|
'Muhtıra Partisi' üye formu yine boş kalmadı
Emekli amirallerin gece yarısı yayınladığı Montrö bildirisini tartışacağız, siyasi sonuçlarını da göreceğiz. Zira her darbenin, girişimin, muhtıranın siyasi ve sosyolojik sonuçları olmuştur.
Örneğin 27 Nisan e-muhtırası...
AK Parti, 2007 yılında Cumhurbaşkanı seçemesin diye dönemin TSK’sı tarafından verilmişti bu muhtıra.
Yine gece yarısı. Yine yazılı. Yine siyasete, seçilmiş hükümete parmak sallayan, yine laiklik hassasiyetli, anayasayı koruma kılıflı ve “aksi takdirde” tehditleri barındırıyordu.
AK Parti hükümeti, bu bildiriyi buruşturup çöpe yollarken ‘iktidar’ olmanın en güçlü adımını da atmıştı. Hatırlar mısınız, CHP Genel Başkan Yardımcısı
Onur Öymen “Genelkurmay'ın tespitleri bizim tespitlerimizden farklı değildir. Altına imzamızı atarız” ifadelerini kullanmıştı.
Ne kadar tanıdık değil mi? Meral Akşener her ne kadar "bildiri zevzeklik" dese de Başdanışmanı Aytun Çıray daha ilk anda "amirallerin bildirisine imzamı atıyorum" dedi.
Bu ülkede muhtıralardan, darbelerden nemalanmak gibi siyasi bir gelenek var.
Muvazzaf da olsa emekli de olsa askere karşı konulmaz, önünde durulmaz inancını koruyorlar hâlâ.

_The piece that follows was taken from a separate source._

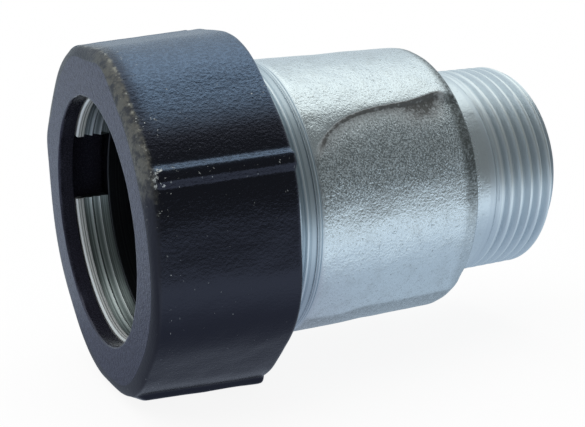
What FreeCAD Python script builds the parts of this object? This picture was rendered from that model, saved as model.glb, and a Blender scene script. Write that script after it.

Oysa askerin siyasete parmak sallamasına
“Bir dakika sizin ne haddinize? Siyaset bizim işimiz. Ne iktidara parmak sallayabilirsiniz ne de muhalefet partilerini yok sayabilirsiniz”
diyeceklerine
'Muhtıra Partisi’
ne üye formu dolduruyorlar. 27 Nisan’da bu tavrı ortaya koyamadıkları için sonrasında her sandıkta hüsrana uğradılar. Bugün gösterilen benzer tavrın sonuçlarını da hep birlikte göreceğiz.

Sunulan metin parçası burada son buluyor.